A 2011 report by the Policy Justice Institute in the U.S. found that SROs spend just under 50 per cent of their time dealing with crime-related issues.

It also found that SRO involvement with those crimes exposes young people to the criminal justice system in cases where they wouldn't have been before.

Alberta doesn't keep long-term crime statistics relating to youth offences, but Sgt. Bob Dodds of the Barrhead RCMP Detachment thinks that if they were, it would show a slight upward trend in reported youth crime in the Barrhead area.

However, Sgt. Dodds also believes that's not because youth crime is up, but because the involvement of police in matters of youth crime is better reported as the SRO is involved in issues that wouldn't have been previously known to police.

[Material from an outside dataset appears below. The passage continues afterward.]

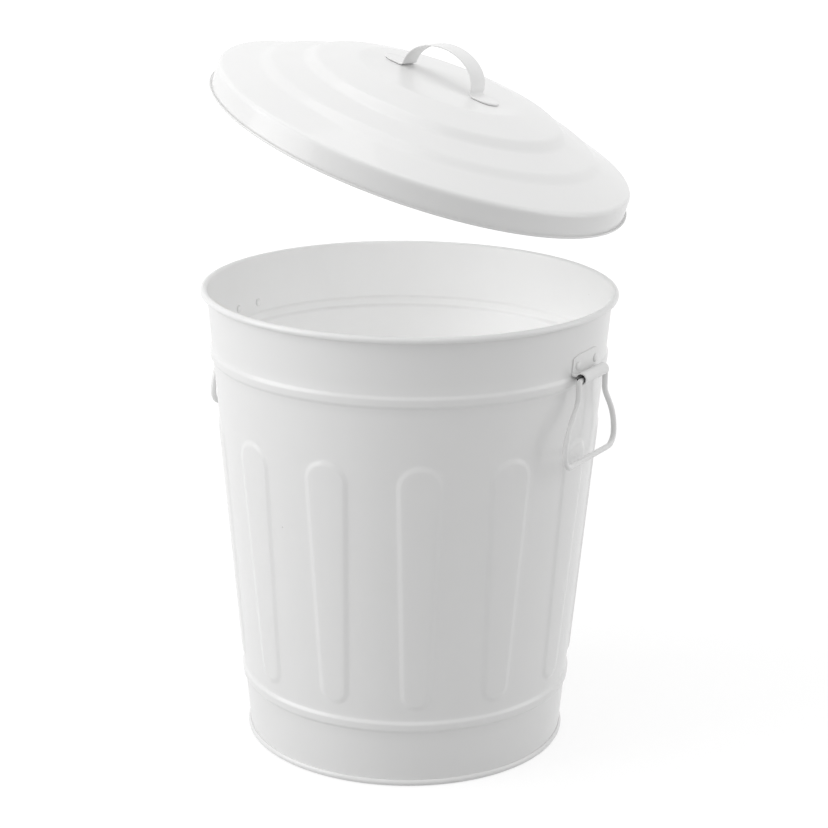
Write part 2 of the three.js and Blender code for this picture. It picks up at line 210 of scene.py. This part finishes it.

'I would venture a guess that if you look just at the crime statics they may have actually gone up slightly," he said.

'The reason for that is before there is an SRO in the school, if there's a pushing match between two students it's dealt with internally and the police aren't involved.

'Where if there happens to be a school resource officer there it can become a police matter, whether it proceeds to charges or not, it doesn't matter, there would still be that statistic developed."

Dodds also thinks that's a good thing as the nature of youth crime is changing, especially in the area of bullying and harassment and social media.

'Some of these things that used to be a minor school-yard incident can escalate into a bigger problem," he said.

Whether SROs do or don't make a difference is a moot point for the people of Westlock in some ways, as currently there is a funding shortfall.

An SRO costs about $150,000 yearly and currently the school board and municipal partners have achieved about 75 per cent of that cost.

Both the Village of Clyde and Westlock County have committed to fund an SRO, but the Town of Westlock has stood firm on not backing the role.

Mayor Ralph Leriger says that's for a number of reasons although he's supportive of SROs in general.

'The program seems to have merits in some of the communities where they do it," he said. 'But it's funded in a variety of ways.

'At the end of the day there's only one taxpayer. Whether the town can participate or doesn't participate, it'll cost the citizens of Westlock exactly the same thing.

'I feel very strongly that if that's the position of the school division and it's something they really want to do then they should go ahead and do it. Then at least the taxpayer who's paying for it will know, ‘I'm paying this because that's their priority.'

'I'd like very much them very much to spend their budget and allow us to spend ours."